:: Short problem ::
Set down word for word each line from the start of the listing through the line that contains "return both", both included.

** begin Data shown **

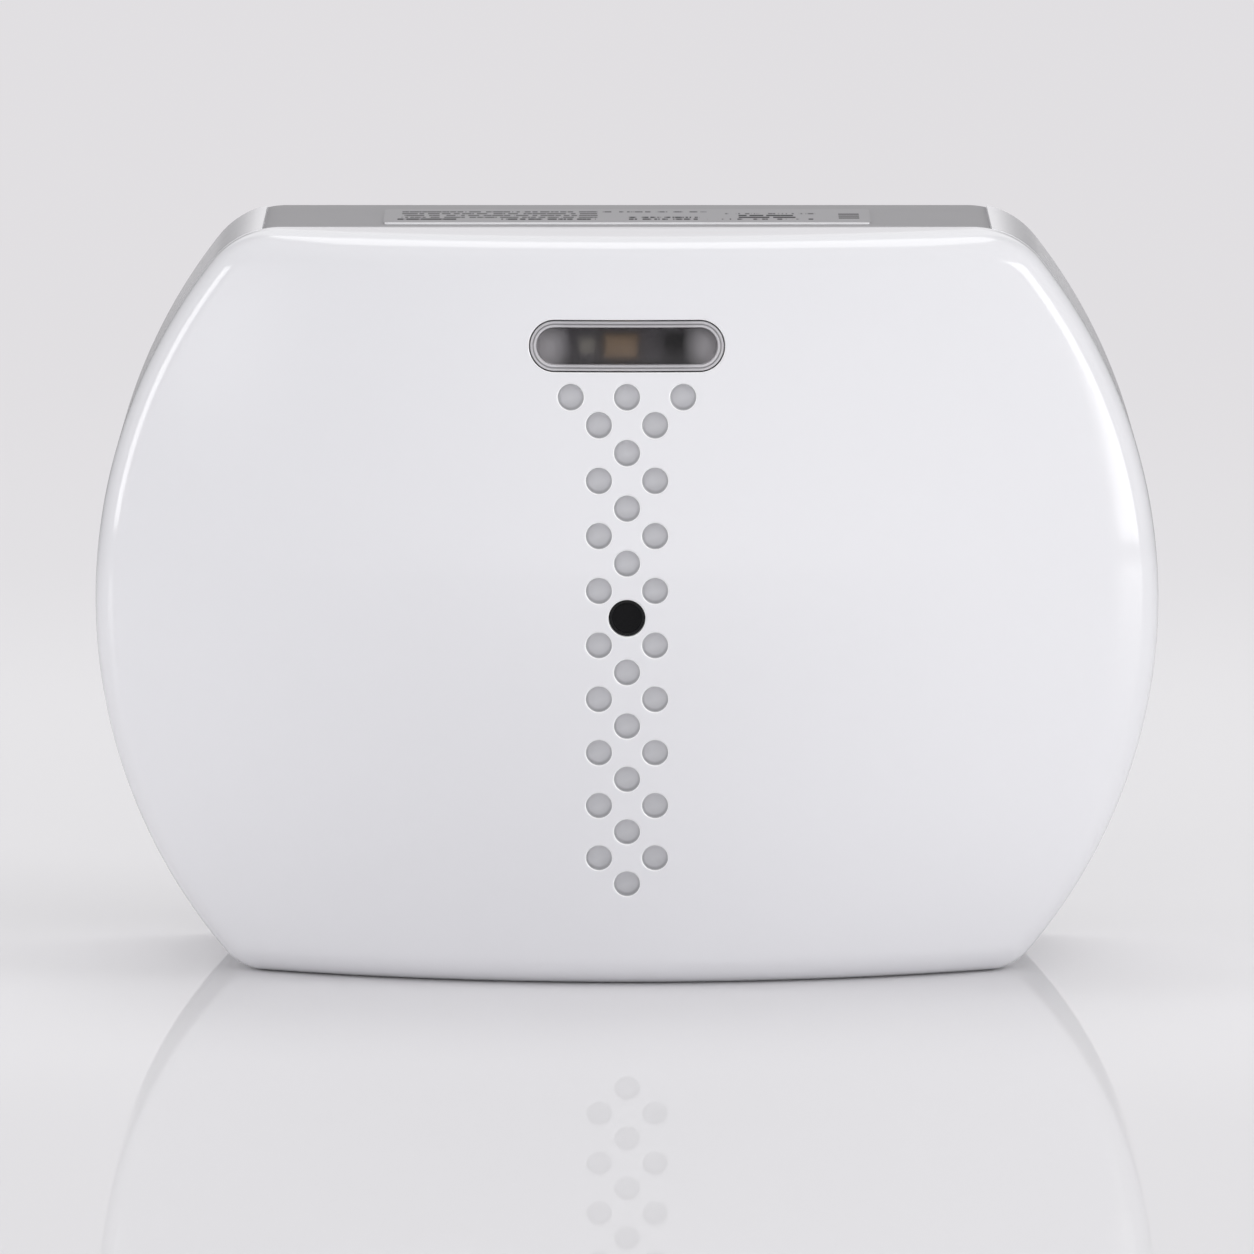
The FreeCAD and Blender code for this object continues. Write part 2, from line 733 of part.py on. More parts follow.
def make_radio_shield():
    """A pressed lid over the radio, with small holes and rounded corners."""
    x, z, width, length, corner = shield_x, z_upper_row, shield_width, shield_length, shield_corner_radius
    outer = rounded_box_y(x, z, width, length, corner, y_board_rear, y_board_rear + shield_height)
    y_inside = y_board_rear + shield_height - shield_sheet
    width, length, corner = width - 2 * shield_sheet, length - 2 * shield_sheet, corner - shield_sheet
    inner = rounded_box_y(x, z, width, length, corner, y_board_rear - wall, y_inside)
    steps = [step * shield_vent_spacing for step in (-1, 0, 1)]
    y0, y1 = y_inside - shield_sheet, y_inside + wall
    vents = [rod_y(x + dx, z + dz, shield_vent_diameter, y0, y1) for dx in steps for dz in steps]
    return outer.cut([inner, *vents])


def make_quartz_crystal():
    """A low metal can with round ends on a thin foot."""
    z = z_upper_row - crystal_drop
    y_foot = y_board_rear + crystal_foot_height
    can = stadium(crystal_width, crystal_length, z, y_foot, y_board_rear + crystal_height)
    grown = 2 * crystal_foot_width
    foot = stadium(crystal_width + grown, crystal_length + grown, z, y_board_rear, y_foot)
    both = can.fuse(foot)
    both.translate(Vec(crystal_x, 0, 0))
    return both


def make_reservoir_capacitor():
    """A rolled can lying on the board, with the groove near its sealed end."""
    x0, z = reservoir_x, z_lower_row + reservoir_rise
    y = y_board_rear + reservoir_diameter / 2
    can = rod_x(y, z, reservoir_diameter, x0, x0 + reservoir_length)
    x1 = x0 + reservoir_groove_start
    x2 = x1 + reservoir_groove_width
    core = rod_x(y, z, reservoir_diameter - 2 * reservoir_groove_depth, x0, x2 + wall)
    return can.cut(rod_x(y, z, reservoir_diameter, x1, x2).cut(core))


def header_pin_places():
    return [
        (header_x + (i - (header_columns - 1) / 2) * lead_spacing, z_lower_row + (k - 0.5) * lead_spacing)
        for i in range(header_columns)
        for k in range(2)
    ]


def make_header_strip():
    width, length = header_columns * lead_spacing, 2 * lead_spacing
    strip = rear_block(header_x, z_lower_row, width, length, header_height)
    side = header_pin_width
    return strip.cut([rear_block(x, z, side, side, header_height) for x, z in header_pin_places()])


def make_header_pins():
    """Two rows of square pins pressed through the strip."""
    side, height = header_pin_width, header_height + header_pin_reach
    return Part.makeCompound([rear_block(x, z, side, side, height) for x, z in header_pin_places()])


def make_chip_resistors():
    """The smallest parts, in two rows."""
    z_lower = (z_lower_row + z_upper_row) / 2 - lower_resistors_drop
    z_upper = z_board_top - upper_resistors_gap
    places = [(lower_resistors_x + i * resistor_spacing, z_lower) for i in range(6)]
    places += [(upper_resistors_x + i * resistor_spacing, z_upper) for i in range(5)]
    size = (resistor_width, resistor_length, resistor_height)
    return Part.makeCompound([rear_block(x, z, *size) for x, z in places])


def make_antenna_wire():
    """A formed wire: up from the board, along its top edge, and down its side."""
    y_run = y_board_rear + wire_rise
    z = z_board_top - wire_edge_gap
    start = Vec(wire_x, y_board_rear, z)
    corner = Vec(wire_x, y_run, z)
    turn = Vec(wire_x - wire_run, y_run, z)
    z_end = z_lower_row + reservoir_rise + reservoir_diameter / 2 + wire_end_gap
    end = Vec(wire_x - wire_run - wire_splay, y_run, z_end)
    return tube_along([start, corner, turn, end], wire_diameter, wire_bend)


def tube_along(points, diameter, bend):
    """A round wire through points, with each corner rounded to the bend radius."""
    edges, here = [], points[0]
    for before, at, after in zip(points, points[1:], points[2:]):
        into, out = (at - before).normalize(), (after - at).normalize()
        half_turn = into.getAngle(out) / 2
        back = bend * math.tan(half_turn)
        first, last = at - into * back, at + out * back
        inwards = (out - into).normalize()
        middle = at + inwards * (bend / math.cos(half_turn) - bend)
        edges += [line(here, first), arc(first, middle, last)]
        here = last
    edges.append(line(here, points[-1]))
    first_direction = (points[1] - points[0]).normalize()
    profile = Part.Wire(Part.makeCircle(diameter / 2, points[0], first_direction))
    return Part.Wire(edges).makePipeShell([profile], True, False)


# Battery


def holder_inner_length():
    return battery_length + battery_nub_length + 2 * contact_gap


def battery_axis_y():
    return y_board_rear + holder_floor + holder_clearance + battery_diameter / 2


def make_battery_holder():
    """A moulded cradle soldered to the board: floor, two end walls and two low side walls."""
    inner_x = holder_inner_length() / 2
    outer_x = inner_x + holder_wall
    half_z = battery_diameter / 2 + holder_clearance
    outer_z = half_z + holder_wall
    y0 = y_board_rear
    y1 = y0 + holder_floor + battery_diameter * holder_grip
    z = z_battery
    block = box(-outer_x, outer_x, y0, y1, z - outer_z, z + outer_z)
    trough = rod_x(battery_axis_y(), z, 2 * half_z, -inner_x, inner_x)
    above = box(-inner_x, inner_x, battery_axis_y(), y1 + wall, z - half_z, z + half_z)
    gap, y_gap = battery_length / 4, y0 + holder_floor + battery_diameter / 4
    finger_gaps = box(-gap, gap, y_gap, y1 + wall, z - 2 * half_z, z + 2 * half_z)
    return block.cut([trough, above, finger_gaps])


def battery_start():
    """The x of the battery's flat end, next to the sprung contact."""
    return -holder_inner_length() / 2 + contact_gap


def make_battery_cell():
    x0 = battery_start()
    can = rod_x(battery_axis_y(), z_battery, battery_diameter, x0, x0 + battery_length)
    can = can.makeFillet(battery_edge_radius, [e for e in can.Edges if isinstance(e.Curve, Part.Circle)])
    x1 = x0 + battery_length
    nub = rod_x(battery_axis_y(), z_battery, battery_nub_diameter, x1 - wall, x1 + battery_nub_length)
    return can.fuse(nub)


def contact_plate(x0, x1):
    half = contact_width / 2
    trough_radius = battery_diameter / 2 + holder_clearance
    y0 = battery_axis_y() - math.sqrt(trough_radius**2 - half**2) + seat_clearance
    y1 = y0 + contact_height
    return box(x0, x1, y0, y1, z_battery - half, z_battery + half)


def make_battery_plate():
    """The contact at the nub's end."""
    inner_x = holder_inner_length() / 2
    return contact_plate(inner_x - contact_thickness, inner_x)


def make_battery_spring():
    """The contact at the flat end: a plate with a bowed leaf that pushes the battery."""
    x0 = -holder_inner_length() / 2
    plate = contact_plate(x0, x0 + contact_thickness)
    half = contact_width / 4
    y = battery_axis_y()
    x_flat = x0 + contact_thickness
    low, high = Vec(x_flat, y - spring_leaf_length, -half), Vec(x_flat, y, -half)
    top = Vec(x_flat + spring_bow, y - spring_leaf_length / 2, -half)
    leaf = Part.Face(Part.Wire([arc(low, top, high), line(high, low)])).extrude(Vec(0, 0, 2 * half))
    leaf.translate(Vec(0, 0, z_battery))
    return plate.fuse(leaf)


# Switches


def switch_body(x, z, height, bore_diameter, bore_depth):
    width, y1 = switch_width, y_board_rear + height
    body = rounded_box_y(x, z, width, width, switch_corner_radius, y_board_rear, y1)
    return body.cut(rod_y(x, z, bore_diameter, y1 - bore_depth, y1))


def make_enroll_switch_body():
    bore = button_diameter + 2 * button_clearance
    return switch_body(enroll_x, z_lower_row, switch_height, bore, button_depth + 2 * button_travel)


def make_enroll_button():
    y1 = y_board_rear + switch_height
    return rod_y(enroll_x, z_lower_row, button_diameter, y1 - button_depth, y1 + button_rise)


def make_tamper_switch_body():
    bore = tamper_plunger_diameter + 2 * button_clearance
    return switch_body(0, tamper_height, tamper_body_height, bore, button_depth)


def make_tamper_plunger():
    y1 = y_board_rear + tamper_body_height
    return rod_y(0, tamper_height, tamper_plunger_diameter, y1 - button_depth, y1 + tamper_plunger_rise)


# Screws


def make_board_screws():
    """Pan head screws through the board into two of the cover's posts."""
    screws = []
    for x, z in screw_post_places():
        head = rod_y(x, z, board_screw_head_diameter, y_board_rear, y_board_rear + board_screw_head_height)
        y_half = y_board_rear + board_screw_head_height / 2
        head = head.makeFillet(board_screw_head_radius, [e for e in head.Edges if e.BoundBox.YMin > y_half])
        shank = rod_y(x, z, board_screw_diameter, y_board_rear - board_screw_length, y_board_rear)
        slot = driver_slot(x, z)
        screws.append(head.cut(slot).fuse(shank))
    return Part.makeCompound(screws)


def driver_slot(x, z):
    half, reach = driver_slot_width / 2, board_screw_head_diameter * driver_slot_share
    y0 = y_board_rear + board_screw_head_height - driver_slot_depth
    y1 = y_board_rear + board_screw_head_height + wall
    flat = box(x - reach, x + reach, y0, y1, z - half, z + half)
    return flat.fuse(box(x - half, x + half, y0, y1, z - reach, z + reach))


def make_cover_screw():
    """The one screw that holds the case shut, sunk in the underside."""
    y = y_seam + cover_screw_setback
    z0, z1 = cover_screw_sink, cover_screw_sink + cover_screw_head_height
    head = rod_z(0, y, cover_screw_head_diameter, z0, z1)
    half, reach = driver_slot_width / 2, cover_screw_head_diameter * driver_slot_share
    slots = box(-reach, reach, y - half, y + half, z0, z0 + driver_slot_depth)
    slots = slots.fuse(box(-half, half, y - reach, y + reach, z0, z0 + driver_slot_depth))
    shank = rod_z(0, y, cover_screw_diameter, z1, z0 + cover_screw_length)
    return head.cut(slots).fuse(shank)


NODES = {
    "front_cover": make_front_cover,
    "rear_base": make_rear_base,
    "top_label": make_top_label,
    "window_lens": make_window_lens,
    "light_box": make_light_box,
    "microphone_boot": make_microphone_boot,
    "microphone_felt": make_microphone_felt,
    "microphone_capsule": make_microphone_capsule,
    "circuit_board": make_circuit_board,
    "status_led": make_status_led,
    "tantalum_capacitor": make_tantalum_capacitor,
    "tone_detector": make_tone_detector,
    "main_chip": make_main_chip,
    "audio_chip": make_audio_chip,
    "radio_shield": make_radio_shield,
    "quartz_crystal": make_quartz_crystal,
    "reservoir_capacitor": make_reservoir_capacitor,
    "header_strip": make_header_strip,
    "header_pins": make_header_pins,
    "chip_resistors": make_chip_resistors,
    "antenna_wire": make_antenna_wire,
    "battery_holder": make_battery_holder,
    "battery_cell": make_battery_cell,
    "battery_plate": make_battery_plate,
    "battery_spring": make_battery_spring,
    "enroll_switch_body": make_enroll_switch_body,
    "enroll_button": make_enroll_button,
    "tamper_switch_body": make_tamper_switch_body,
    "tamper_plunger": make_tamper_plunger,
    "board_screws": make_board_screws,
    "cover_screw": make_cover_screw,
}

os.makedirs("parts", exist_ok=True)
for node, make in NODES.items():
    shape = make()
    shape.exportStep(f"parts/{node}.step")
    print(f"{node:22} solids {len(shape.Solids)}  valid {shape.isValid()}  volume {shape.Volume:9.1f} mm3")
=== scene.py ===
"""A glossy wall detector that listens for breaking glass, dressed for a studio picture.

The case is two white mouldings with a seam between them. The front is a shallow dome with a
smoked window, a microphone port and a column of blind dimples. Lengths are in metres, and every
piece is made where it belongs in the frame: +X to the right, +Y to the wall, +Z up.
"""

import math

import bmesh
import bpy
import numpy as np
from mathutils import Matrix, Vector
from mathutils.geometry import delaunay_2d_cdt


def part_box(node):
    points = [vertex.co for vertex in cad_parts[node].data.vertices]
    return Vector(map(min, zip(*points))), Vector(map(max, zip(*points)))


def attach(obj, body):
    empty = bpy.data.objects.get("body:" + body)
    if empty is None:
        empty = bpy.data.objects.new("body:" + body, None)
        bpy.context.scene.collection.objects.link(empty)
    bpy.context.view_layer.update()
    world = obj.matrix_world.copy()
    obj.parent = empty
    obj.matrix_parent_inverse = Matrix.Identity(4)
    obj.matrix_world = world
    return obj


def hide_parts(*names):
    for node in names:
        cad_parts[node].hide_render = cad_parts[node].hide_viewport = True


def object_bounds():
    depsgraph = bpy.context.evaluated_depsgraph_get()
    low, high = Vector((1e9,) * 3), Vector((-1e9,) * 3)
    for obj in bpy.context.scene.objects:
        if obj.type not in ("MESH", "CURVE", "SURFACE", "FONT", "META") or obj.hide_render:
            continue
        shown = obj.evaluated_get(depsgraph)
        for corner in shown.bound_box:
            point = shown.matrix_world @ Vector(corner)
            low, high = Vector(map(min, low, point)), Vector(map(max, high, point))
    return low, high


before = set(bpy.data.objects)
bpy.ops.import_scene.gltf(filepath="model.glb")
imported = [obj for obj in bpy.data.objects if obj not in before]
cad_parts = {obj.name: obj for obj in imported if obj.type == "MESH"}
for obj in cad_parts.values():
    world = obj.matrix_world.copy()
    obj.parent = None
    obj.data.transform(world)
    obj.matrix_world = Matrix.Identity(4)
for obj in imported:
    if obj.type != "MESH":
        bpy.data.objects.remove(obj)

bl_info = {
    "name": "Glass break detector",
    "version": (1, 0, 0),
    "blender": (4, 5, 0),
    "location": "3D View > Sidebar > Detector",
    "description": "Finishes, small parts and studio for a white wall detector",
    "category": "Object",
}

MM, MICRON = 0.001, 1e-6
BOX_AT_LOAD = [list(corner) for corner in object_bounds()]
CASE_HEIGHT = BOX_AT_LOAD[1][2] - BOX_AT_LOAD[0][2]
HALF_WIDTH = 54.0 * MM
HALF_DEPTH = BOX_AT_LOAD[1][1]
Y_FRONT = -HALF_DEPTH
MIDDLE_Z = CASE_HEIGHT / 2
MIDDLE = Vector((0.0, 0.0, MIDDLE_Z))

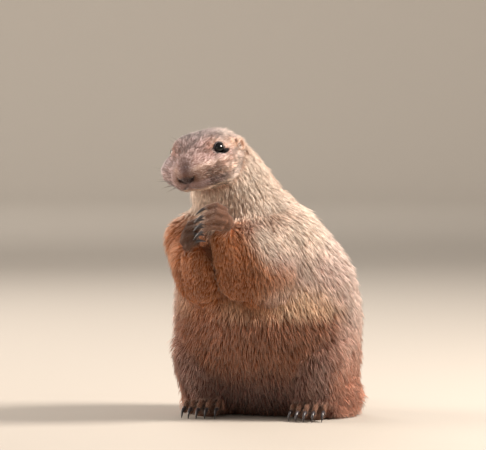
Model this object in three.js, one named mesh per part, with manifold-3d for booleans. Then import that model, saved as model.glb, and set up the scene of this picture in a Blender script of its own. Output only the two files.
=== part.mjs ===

** end Data shown **

:: Solved problem ::
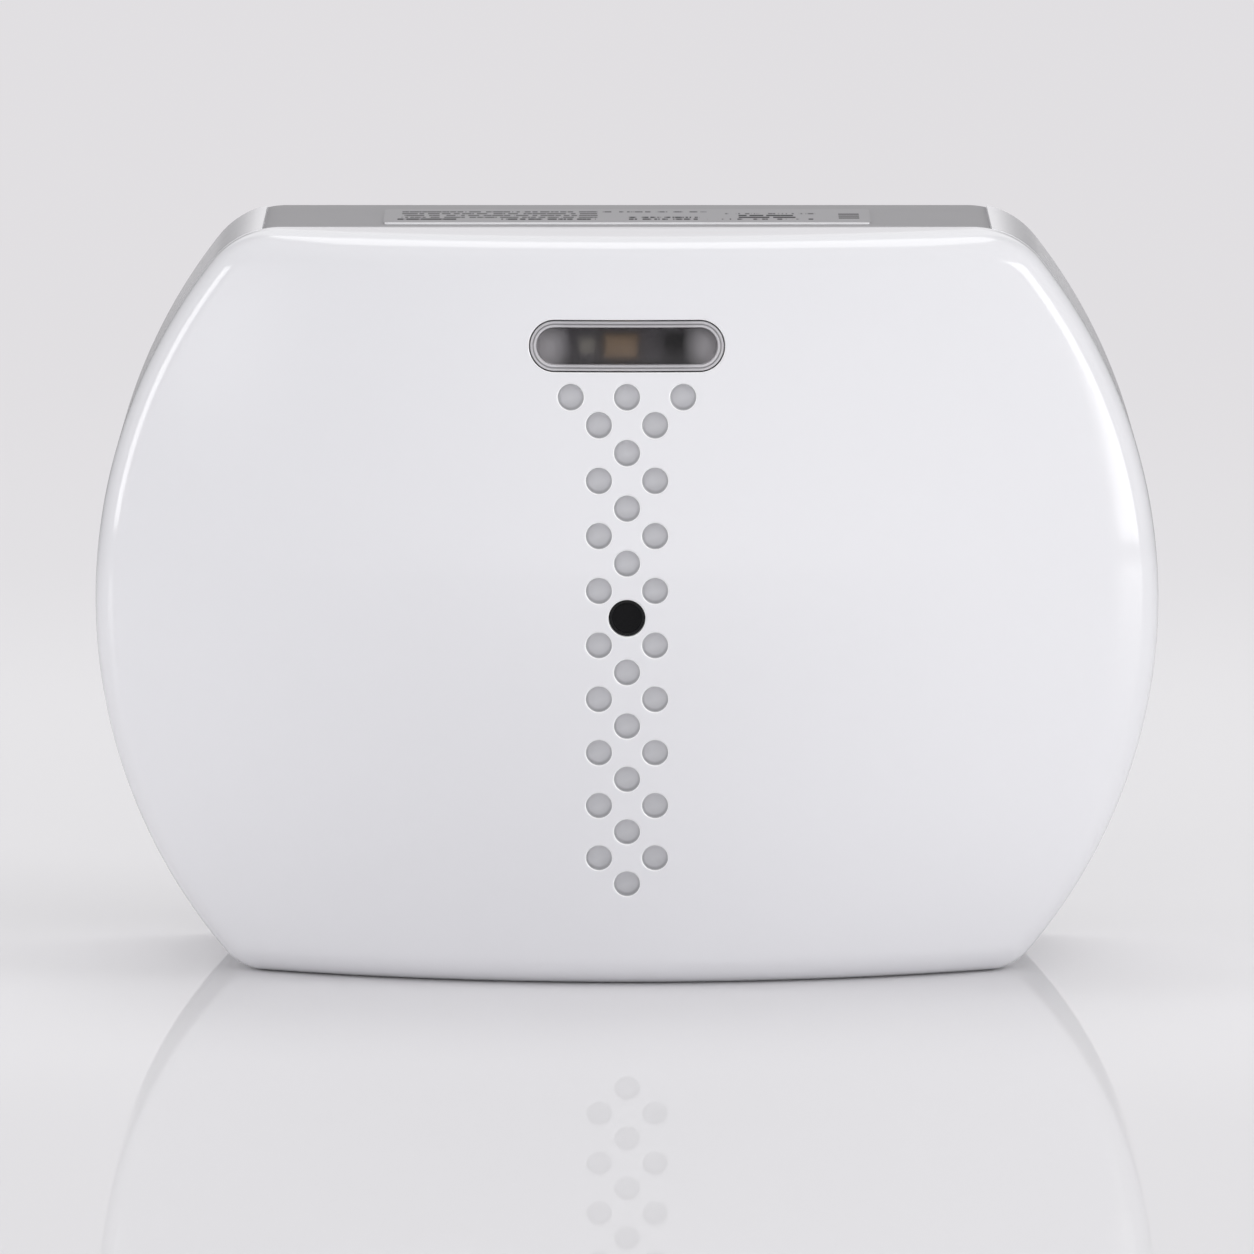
The FreeCAD and Blender code for this object continues. Write part 2, from line 733 of part.py on. More parts follow.
def make_radio_shield():
    """A pressed lid over the radio, with small holes and rounded corners."""
    x, z, width, length, corner = shield_x, z_upper_row, shield_width, shield_length, shield_corner_radius
    outer = rounded_box_y(x, z, width, length, corner, y_board_rear, y_board_rear + shield_height)
    y_inside = y_board_rear + shield_height - shield_sheet
    width, length, corner = width - 2 * shield_sheet, length - 2 * shield_sheet, corner - shield_sheet
    inner = rounded_box_y(x, z, width, length, corner, y_board_rear - wall, y_inside)
    steps = [step * shield_vent_spacing for step in (-1, 0, 1)]
    y0, y1 = y_inside - shield_sheet, y_inside + wall
    vents = [rod_y(x + dx, z + dz, shield_vent_diameter, y0, y1) for dx in steps for dz in steps]
    return outer.cut([inner, *vents])


def make_quartz_crystal():
    """A low metal can with round ends on a thin foot."""
    z = z_upper_row - crystal_drop
    y_foot = y_board_rear + crystal_foot_height
    can = stadium(crystal_width, crystal_length, z, y_foot, y_board_rear + crystal_height)
    grown = 2 * crystal_foot_width
    foot = stadium(crystal_width + grown, crystal_length + grown, z, y_board_rear, y_foot)
    both = can.fuse(foot)
    both.translate(Vec(crystal_x, 0, 0))
    return both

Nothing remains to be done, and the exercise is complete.